The Indies of the Setting Sun charts the Spanish vision of a transpacific imperial expanse, beginning with Balboa’s discovery of the South Sea and ending almost a hundred years later with Spain’s final push for control of the Pacific. Padrón traces a series of attempts—both cartographic and discursive—to map the space from Mexico to Malacca, revealing the geopolitical imaginations at play in the quest for control of the New World and Asia.
About the Author
Ricardo Padrón is professor of Spanish at the University of Virginia.
"It should be essential reading for anyone seeking a fresh approach to understanding Spain’s imperial ambitions during the Age of Discovery."
— The Portolan
"Columbus thought that Cuba was an appendage of Asia, and, though it may surprise readers, it would be more than a century before more accurate accounts of the Pacific Ocean and the distinctions between the landforms of Asia and North America emerged. Padrón relays this story with comprehensive knowledge and a skillful interpretation of cartographic and narrative sources, which often rationalized Spanish imperial aims to show that the Spanish Empire had Asian components thanks to the world-encompassing meridian line that divided Spanish and Portuguese zones for exploitation. . . . This highly recommended book clarifies the history of seemingly naïve but at times politically useful sets of flawed assumptions."
"This is a salutary book. . . . it is immensely valuable in making us see how sixteenth-century Spaniards conceptually framed the Americas, the Pacific and beyond; it literally takes us into another world."
— The Globe: Journal of the Australian and New Zealand Map Society
"Historian Ricardo Padrón’s The Indies of the Setting Sun: How Early Modern Spain Mapped the Far East as the Transpacific West attempts to understand how, in discursive and visual terms, the Spanish crown sought to project its geopolitical and historical influence in the world from the sixteenth century forward. . . . The book is a valuable contribution not only because of its rigorous and intelligent interpretations, but also because it invites us to think about two major issues. First, it shows that territories such as the Americas were not 'invented' once and for all but were revised and reinvented over time and from different places and communities. Second, the book reminds us that we must decenter our gaze from the battles of conquest and pay attention instead to the voyages and ways of understanding vast spaces such as the oceans that were key in politically configuring our modern experience of the globe."
— Terrae Incognitae
"In The Indies of the Setting Sun, Ricardo Padrón explores the spatial imaginaries of elite Spaniards in the period bookended by Balboa’s “discovery” of the Pacific Ocean in 1513 in present- day Panama and the 1606 Spanish conquest of the Moluccas. "

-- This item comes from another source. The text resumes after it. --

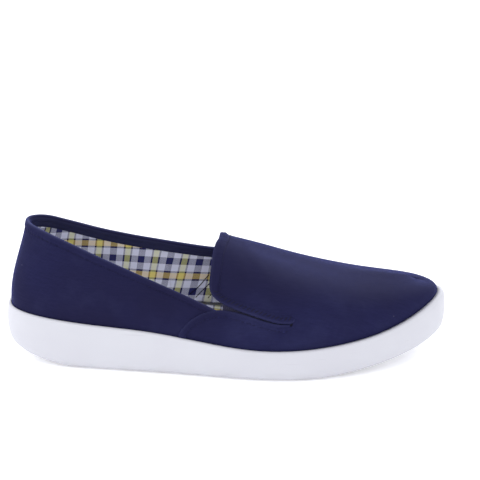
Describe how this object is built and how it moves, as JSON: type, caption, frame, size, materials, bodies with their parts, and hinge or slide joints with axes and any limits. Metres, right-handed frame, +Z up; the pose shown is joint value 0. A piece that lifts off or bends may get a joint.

— Early American Literature
"With this work, Padrón demonstrates that the Pacific has been a fundamental issue in the invention of America, a process that, as he firmly asserts, 'has been repeatedly revised and reinvented over the course of the years, and has meant different things at different times in different discursive communities.' Padrón encourages readers to view the geopolitical imagination of Habsburg Spain in a different light and to rethink the possibilities offered by new approaches to consider the Pacific not as marginal, but as a central location of the Spanish empire."
— Bulletin of the Comediantes
"The Indies of the Setting Sun is an original and thoughtful study of the ‘invention’ and subsequent reinventions of the Pacific Ocean as part of the Spanish empire. Padrón brings to this project the same lucid, elegant prose and methodology that characterized his earlier monograph, and again he provides an argument supported by a careful study of sources employing the best historical approaches, closely contextualized reading, and an expansive definition of cartography. This is a much needed intervention, highlighting the importance of Spanish Asia in the history of Spanish imperial expansion."
— María M. Portuondo, author of The Spanish Disquiet: The Biblical Natural Philosophy of Benito Arias Montano
"The Indies of the Setting Sun examines the way that Spanish knowledge about the South Sea—now known as the Pacific Ocean—was developed. Challenging the historical idea that Magellan's circumnavigation had established Europeans' understanding of the Americas as divided from Asia by the vast Pacific, Padrón reveals an 'alternative European cartography' that persisted across the sixteenth century. In this odd parallel universe, America was merely the forecourt to Asia, and the South Sea was a small basin within the larger Indies, then Spain's overseas empire. This is the first book I've ever read that colors the larger 'Indies' so vividly."
— Barbara Mundy, author of The Death of Aztec Tenochtitlan, the Life of Mexico City
"The author’s aim. . . is ambitious but the reader will not be disappointed. Padrón, in fact, leads his audience on a real journey through time, dismantling many commonplaces and prejudices about the modern perception of the way the world has been thought of and represented on maps at the dawn of modernity. The author breaks the patterns in the way we think about historical cartography between rigid categories of ‘right and wrong’, ‘precise and approximate’. Instead, Padrón highlights a complex historical process in which different cultural and political theories competed with each other in a dialectic that shaped our way of understanding geography. . . . Ricardo Padrón’s book: The Indies of the Setting Sun should be welcomed as a useful and much needed book. . . . I believe that today, in an era of redefinition of the balance between global powers with enormous interests in the Pacific area, this book is of great usefulness and relevance."